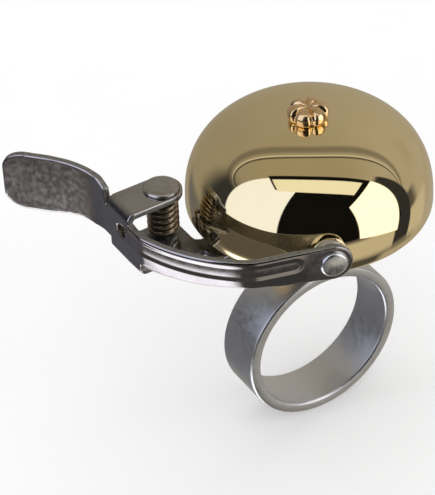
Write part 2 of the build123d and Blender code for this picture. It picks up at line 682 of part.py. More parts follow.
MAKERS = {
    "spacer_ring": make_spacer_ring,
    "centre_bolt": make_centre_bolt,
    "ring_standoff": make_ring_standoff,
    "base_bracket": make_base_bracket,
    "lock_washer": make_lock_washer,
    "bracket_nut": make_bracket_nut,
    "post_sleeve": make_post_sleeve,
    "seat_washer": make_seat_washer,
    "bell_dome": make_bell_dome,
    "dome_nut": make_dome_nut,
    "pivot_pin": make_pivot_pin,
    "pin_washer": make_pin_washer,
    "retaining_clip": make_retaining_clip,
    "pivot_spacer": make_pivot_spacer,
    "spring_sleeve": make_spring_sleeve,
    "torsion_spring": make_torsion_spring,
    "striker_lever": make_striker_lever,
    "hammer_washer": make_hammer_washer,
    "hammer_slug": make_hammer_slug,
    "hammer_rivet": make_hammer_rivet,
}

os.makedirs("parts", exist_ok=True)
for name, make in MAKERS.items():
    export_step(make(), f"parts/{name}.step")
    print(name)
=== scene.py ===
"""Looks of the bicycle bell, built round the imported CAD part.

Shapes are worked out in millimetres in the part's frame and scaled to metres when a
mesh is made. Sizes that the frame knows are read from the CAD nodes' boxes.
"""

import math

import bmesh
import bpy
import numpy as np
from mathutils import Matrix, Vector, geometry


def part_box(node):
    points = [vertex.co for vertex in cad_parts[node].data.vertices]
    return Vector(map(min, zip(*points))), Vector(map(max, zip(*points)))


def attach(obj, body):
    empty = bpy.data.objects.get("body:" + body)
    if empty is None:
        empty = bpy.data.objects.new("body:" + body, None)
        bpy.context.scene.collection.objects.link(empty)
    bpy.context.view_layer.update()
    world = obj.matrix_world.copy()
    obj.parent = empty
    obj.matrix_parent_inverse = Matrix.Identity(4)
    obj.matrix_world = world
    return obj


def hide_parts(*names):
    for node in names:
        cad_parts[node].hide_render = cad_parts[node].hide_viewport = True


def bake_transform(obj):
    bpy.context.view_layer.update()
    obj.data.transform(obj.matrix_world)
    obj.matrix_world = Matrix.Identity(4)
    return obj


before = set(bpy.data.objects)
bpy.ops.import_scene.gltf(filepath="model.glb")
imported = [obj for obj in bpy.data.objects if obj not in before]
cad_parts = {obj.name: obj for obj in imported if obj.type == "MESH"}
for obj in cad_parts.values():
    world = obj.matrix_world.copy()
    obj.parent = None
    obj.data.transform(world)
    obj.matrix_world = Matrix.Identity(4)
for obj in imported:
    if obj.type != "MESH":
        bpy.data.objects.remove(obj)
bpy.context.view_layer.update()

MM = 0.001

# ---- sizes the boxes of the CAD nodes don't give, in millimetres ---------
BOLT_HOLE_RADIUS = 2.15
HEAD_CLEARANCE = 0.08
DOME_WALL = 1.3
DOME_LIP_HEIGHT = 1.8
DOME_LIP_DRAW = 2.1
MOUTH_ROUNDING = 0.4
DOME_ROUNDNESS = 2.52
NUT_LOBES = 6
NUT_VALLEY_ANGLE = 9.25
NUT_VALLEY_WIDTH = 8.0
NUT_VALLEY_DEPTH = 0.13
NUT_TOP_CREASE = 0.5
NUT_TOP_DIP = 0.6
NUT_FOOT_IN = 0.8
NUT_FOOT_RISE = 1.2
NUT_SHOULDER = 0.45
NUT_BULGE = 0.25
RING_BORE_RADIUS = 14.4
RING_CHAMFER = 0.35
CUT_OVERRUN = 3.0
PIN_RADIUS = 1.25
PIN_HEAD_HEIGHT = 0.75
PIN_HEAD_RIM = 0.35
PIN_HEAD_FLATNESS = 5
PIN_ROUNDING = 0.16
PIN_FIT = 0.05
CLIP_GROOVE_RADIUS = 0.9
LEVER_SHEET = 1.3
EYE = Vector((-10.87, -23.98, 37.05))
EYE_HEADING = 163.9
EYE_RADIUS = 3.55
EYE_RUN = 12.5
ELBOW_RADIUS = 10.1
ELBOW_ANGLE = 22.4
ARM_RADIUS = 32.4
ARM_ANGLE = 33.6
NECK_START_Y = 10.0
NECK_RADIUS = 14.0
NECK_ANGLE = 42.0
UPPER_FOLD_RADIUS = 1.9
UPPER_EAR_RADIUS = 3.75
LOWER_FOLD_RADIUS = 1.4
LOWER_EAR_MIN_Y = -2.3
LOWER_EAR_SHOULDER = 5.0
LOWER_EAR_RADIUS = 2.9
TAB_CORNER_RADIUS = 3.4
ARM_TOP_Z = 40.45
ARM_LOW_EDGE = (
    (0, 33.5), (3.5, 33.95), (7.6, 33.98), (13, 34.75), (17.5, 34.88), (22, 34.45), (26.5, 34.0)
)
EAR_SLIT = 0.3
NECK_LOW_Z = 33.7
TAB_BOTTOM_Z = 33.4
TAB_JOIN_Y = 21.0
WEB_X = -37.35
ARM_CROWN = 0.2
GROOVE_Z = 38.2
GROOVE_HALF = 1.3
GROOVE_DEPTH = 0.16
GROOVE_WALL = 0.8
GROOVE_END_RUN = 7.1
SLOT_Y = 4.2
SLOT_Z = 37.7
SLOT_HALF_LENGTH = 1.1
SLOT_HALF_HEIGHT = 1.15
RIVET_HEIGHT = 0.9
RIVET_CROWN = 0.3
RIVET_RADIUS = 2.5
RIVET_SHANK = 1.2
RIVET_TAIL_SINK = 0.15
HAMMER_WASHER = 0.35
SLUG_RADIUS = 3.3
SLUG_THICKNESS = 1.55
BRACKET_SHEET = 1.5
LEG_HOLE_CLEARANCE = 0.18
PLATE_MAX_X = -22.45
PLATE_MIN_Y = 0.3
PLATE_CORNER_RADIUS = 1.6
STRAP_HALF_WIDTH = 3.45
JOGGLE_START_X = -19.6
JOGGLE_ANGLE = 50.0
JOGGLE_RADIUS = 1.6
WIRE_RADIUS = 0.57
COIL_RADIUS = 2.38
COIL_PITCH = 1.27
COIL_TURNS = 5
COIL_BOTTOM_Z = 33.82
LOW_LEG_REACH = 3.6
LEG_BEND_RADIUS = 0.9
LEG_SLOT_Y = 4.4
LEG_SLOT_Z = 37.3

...

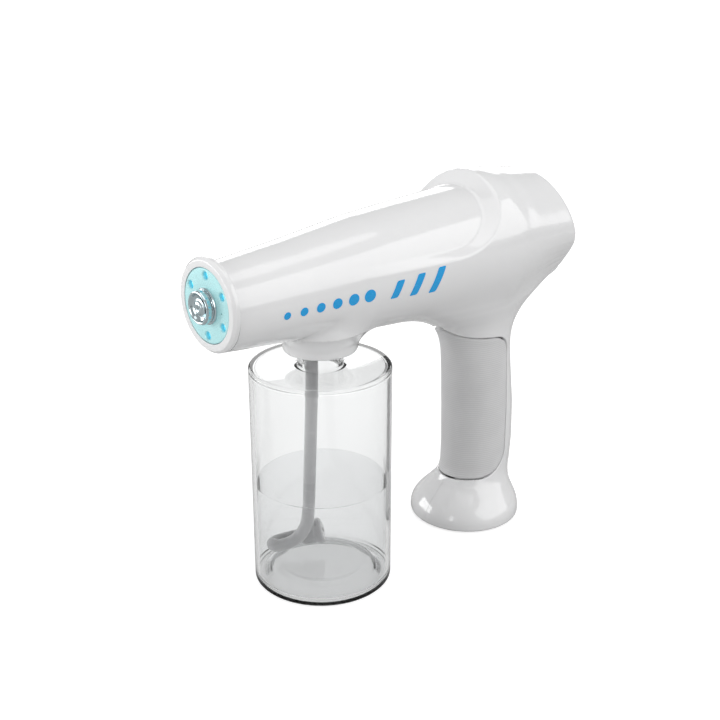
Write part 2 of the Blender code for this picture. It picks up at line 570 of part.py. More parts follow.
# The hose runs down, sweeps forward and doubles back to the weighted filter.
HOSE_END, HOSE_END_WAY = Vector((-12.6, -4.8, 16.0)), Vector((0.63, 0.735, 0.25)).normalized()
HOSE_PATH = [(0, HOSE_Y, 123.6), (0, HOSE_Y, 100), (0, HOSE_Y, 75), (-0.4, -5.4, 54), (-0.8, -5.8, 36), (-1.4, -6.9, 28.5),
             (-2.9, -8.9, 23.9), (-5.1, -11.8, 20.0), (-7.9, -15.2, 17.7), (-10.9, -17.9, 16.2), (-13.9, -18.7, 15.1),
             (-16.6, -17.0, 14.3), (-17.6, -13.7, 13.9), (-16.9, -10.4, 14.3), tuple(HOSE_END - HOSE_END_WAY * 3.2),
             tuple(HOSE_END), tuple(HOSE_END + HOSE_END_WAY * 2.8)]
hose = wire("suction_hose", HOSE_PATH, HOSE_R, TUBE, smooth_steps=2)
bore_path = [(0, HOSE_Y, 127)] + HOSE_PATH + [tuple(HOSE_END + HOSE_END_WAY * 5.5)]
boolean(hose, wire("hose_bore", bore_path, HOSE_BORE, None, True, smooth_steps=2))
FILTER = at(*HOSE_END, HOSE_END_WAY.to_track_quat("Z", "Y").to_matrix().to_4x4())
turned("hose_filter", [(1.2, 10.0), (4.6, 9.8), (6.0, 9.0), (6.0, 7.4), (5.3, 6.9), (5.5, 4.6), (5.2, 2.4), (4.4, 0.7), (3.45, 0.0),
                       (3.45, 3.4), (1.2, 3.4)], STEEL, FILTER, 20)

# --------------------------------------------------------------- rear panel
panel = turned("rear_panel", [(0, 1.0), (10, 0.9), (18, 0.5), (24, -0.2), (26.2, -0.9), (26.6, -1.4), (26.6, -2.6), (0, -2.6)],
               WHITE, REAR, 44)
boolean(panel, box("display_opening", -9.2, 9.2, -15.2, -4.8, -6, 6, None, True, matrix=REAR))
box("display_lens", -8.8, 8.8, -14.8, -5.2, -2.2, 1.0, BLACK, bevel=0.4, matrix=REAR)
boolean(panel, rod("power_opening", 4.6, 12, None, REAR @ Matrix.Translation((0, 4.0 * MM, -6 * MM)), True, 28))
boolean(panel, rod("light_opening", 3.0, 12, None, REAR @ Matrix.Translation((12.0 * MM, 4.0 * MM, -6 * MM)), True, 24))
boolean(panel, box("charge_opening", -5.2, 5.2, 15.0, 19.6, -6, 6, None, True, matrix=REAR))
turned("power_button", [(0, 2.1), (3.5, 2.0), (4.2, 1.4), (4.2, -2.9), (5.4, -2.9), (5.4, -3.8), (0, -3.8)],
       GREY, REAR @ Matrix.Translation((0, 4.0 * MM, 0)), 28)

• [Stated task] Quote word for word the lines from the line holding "Write part 2 of the Blender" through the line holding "(3.45, 3.4), (1.2, 3.4)], STEEL, FILTER, 20)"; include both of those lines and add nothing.

• [Task result]
Write part 2 of the Blender code for this picture. It picks up at line 570 of part.py. More parts follow.
# The hose runs down, sweeps forward and doubles back to the weighted filter.
HOSE_END, HOSE_END_WAY = Vector((-12.6, -4.8, 16.0)), Vector((0.63, 0.735, 0.25)).normalized()
HOSE_PATH = [(0, HOSE_Y, 123.6), (0, HOSE_Y, 100), (0, HOSE_Y, 75), (-0.4, -5.4, 54), (-0.8, -5.8, 36), (-1.4, -6.9, 28.5),
             (-2.9, -8.9, 23.9), (-5.1, -11.8, 20.0), (-7.9, -15.2, 17.7), (-10.9, -17.9, 16.2), (-13.9, -18.7, 15.1),
             (-16.6, -17.0, 14.3), (-17.6, -13.7, 13.9), (-16.9, -10.4, 14.3), tuple(HOSE_END - HOSE_END_WAY * 3.2),
             tuple(HOSE_END), tuple(HOSE_END + HOSE_END_WAY * 2.8)]
hose = wire("suction_hose", HOSE_PATH, HOSE_R, TUBE, smooth_steps=2)
bore_path = [(0, HOSE_Y, 127)] + HOSE_PATH + [tuple(HOSE_END + HOSE_END_WAY * 5.5)]
boolean(hose, wire("hose_bore", bore_path, HOSE_BORE, None, True, smooth_steps=2))
FILTER = at(*HOSE_END, HOSE_END_WAY.to_track_quat("Z", "Y").to_matrix().to_4x4())
turned("hose_filter", [(1.2, 10.0), (4.6, 9.8), (6.0, 9.0), (6.0, 7.4), (5.3, 6.9), (5.5, 4.6), (5.2, 2.4), (4.4, 0.7), (3.45, 0.0),
                       (3.45, 3.4), (1.2, 3.4)], STEEL, FILTER, 20)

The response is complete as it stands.